Ah, I see. I didn't know this, thanks for the info! I don't have strong preference on this and I guess other people don't care so much either.

> Yeah, I was doing that before, and then Eric recently told me that he and Adam
> were leaning towards double quotes.  I don't really care as long as we're
> consistent.  If I had to make a choice, I'd probably prefer double because it's
> more consistent with docstring quotes being double.  The Python style guide
> only seems to have an opinion about docstring quotes (which should be double). 
> Should we try to settle on something with Eric, Adam, and David going forward?
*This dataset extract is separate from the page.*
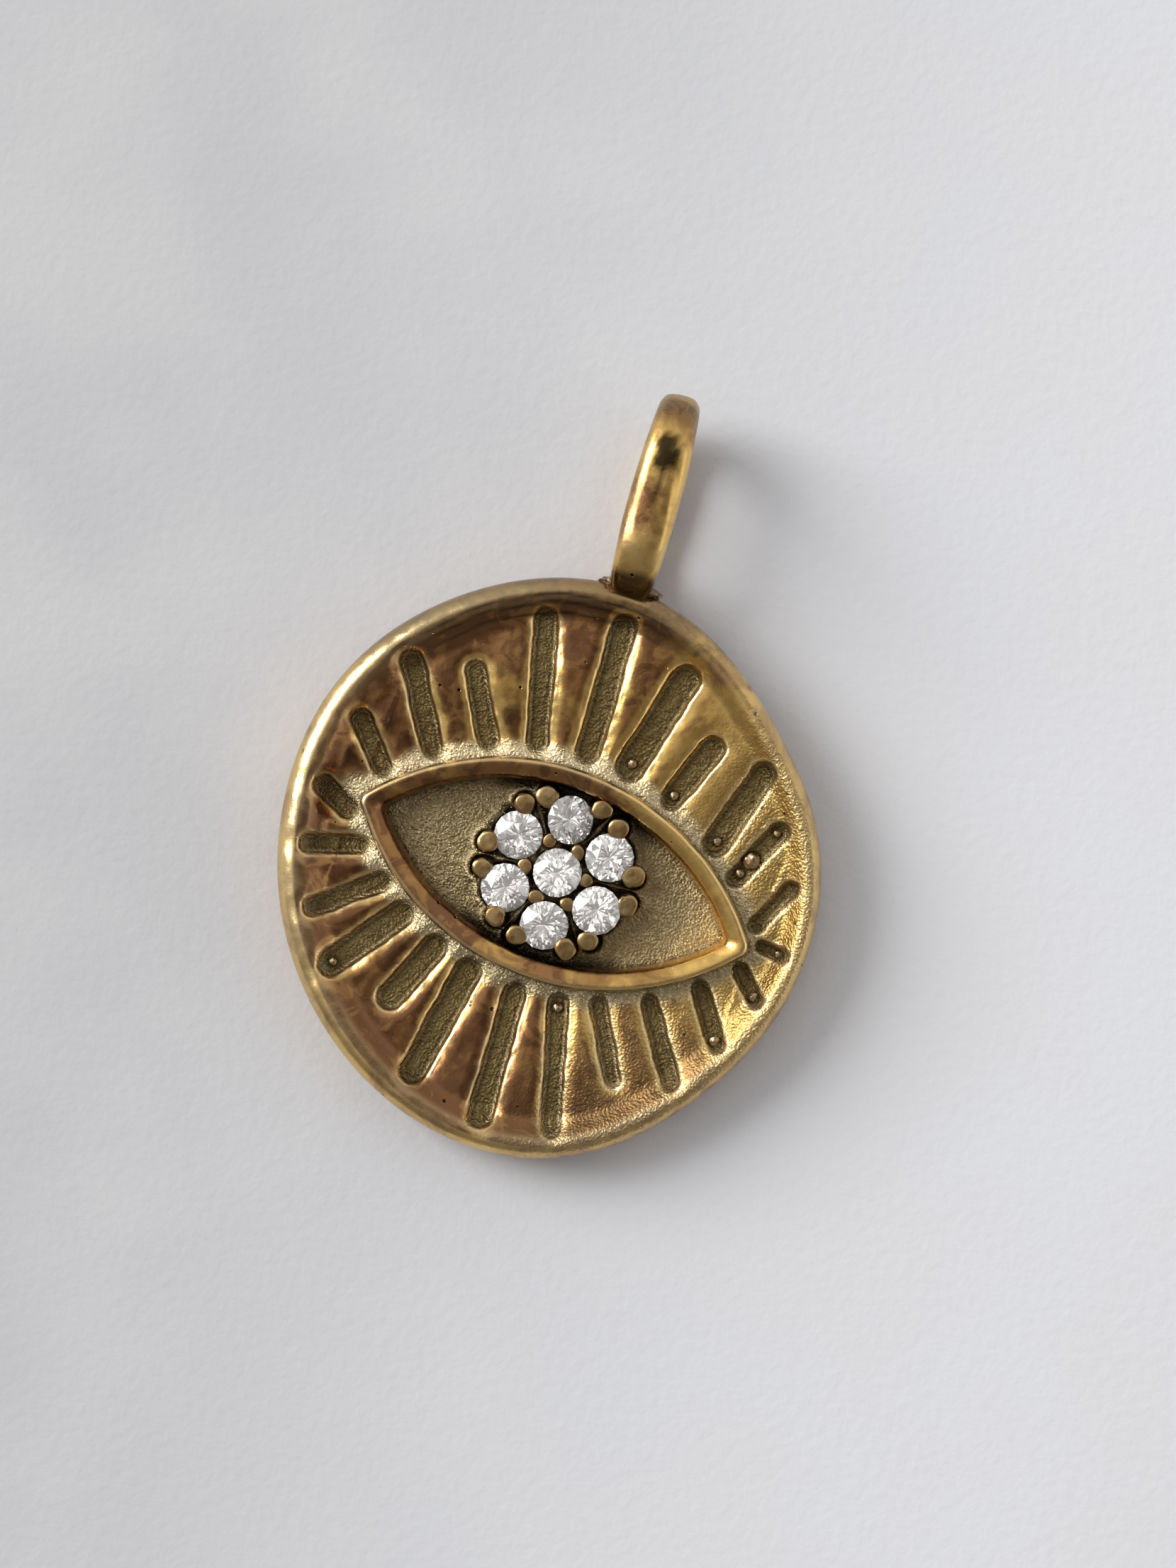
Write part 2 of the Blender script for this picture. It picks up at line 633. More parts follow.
def face_height(x, y):
    """Height of the medallion's front at each place, with its masks for matt, soot, wear and ageing."""
    turn, inset = from_edge(x, y)
    right, up = as_hung(x, y)
    outside = lid_distance(x, y)
    ray, depth = ray_distance(x, y)

    # the dished face and the rim
    face = FACE_AT_EYE + (FACE_AT_RIM - FACE_AT_EYE) * smoothstep(0.1, 2.8, outside)
    crest_inset, fall = rim_sizes(turn)
    t = np.clip((inset - crest_inset) / fall, 0, 1)
    slope = 1 - t * t * t * (t * (6 * t - 15) + 10)
    crest = DISC_TOP - 0.02 + 0.02 * wobble(x, y, 1.5, 12)
    height = face + (crest - face) * slope

    # hand-worked waves on the polished parts
    height += (0.034 * wobble(x, y, 1.4, 5) + 0.010 * wobble(x, y, 0.55, 6)) * (1 - 0.5 * slope)

    # rays with soft shoulders, steep sides and flat grainy floors
    open_face = smoothstep(0.02, 0.16, outside)
    drop = SHOULDER_DROP * (1.2 - 0.8 * smoothstep(1.0, 7.0, right))
    fall_off = np.where(ray > 0, drop * (1 - np.clip(ray / SHOULDER, 0, 1)) ** 2, drop)
    inward = np.clip(-ray / RAY_WALL, 0, 1)
    fall_off = fall_off + (depth - drop) * (1 - (1 - inward) ** 2)
    rough_floor = 0.020 * wobble(x, y, 0.13, 7) * smoothstep(0.1, 0.8, inward)
    height -= (fall_off + rough_floor) * open_face

    # ragged lip on the ray's edge
    lip = ridge(ray, 0.04, 0.05) * open_face
    height += lip * (0.016 + 0.020 * wobble(x, y, 0.22, 9))

    # unpolished band beside the eye frame
    band = (1 - smoothstep(0.28, 0.80 + 0.25 * wobble(x, y, 0.9, 10), outside)) * (1 - slope)
    height += 0.020 * wobble(x, y, 0.14, 11) * band * open_face

    # the pan inside the frame, and the pocket that follows the rosette
    inside = smoothstep(-0.20, -0.36, outside)
    away = rosette_distance(x, y) + 0.02 * wobble(x, y, 0.3, 13)
    pan_lip = ridge(away, 0.10, 0.09)
    upper_left = 0.5 + 0.5 * np.cos(np.arctan2(y - ROSETTE[1], x - ROSETTE[0]) - math.radians(160))
    pan = PAN_HEIGHT + 0.02 * wobble(x, y, 0.9, 14) + 0.014 * wobble(x, y, 0.15, 15) * (0.4 + upper_left)
    pan += (0.03 + 0.10 * upper_left) * pan_lip
    pan = pan + (POCKET_FLOOR - pan) * smoothstep(0.03, -0.10, away)
    height = height + (pan - height) * inside

    # matt: the rays' floors, the band, the pan, and a satin finish towards the lower right
    floor = smoothstep(0.20, 0.60, inward) * open_face
    satin = SATIN_FACE * smoothstep(2.0, 6.0, right - 0.6 * up)
    matt = np.maximum(np.maximum(np.maximum(floor, band), satin), PAN_MATT * inside)

    # soot: the foot of each ray's side, the frame's foot, the pocket, round the beads, and the left of the rim
    beside = smoothstep(1.1, 0.35, away)
    foot_line = smoothstep(-FRAME_WIDTH - 0.10 - 0.35 * beside, -FRAME_WIDTH, outside)
    dark_foot = smoothstep(0.15, 0.40, slope) * smoothstep(0.85, 0.6, slope) * smoothstep(2.0, 7.0, -right)
    sooty = [
        0.45 * ridge(ray, -RAY_WALL - 0.02, 0.04) * open_face,
        0.55 * ridge(outside, 0.0, 0.06),
        inside * foot_line * (0.26 + 0.69 * beside),
        0.95 * inside * smoothstep(0.03, -0.06, away),
        0.28 * dark_foot,
    ]
    for px, py, radius in bead_places():
        sooty.append(0.75 * ridge(np.hypot(x - px, y - py) - radius, 0.02, 0.06))

    # soot: worn tool lines at the top of the rim, and blotches between the rays on the left
    at_top = smoothstep(6.0, 7.8, up) * (0.85 + 0.15 * wobble(x, y, 0.8, 19))
    sooty.append(0.26 * at_top * smoothstep(0.4, 0.7, slope))
    for line in TOOL_LINES:
        sooty.append(0.88 * at_top * ridge(inset, line + 0.07 * wobble(x, y, 1.6, 20), 0.055))
    between = smoothstep(0.12, 0.30, ray) * ridge(outside, 1.25, 0.65) * smoothstep(2.0, -2.5, right)
    sooty.append(0.52 * between * smoothstep(-0.05, 0.45, wobble(x, y, 0.55, 18)))
    soot = np.maximum.reduce(sooty)

    # wear: lips, rim, band and ray sides outside the frame, and the pan's corner and lip inside it
    wear = np.maximum(0.9 * lip * (1 - inside), 0.30 * smoothstep(0.75, 1.0, slope))
    wear = np.maximum(wear, (0.42 + 0.50 * smoothstep(-3.0, 3.0, up - 0.6 * right)) * band * (1 - floor))
    ray_side = smoothstep(0.05, 0.3, inward) * smoothstep(1.0, 0.6, inward) * open_face
    wear = np.maximum(wear, 0.30 * ray_side)
    corner = smoothstep(3.2, 5.2, np.hypot(x - EYE[0], y - EYE[1])) * (x > 0)
    wear = np.where(inside > 0.5, 0.16 + 0.26 * corner, wear)
    wear = np.maximum(wear, 0.8 * inside * upper_left * pan_lip)

    # ageing: browner on the left, at the top and at the bottom; polished back beside the rays and in the pan
    ageing = 0.30 * smoothstep(3.0, 7.0, -up) + 0.22 * smoothstep(5.0, 7.3, up)
    ageing += 0.56 - 0.040 * right + 0.12 * wobble(x, y, 2.5, 17)
    ageing = np.clip(ageing - 0.30 * ridge(ray, 0.10, 0.13), 0, 1) * (1 - 0.6 * inside)
    return height, matt, soot, wear, ageing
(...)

I have no strong preference here, too. Though having two styles in one file isn't good, we may be able to fix all style inconsistencies issues in another patch later. Let's go ahead.
Comment 8 Shinichiro Hamaji 2010-01-13 07:53:05 PST
Comment on attachment 46261 [details]
Proposed patch 3

Clearing flags on attachment: 46261

Committed r53185: <http://trac.webkit.org/changeset/53185>
Comment 9 Shinichiro Hamaji 2010-01-13 07:53:17 PST
All reviewed patches have been landed.  Closing bug.
Comment 10 Chris Jerdonek 2010-01-13 08:02:13 PST
(In reply to comment #7)
> > I believe the end result is not any stricter than before because the parse
> > function (which is the caller in this case) strips white space before
> > instantiating the CategoryFilter.  This is done in the  _parse_filter_flag
> > function:
> 
> Ah, I see. I missed _parse_filter_flag is stripping the filters. So, I guess I
> wanted a testcase for _parse_filter_flag about stripping. It may be like
> 
>         (files, options) = parse(['--filter= +foo , -bar '])
>         self.assertEquals(options.filter_rules,
>                           ['-', '+whitespace', '+foo', '-bar'])
>
> But I don't think we should add this in this bug.

Good point.  I'll add such a test case in my next patch to check-webkit-style.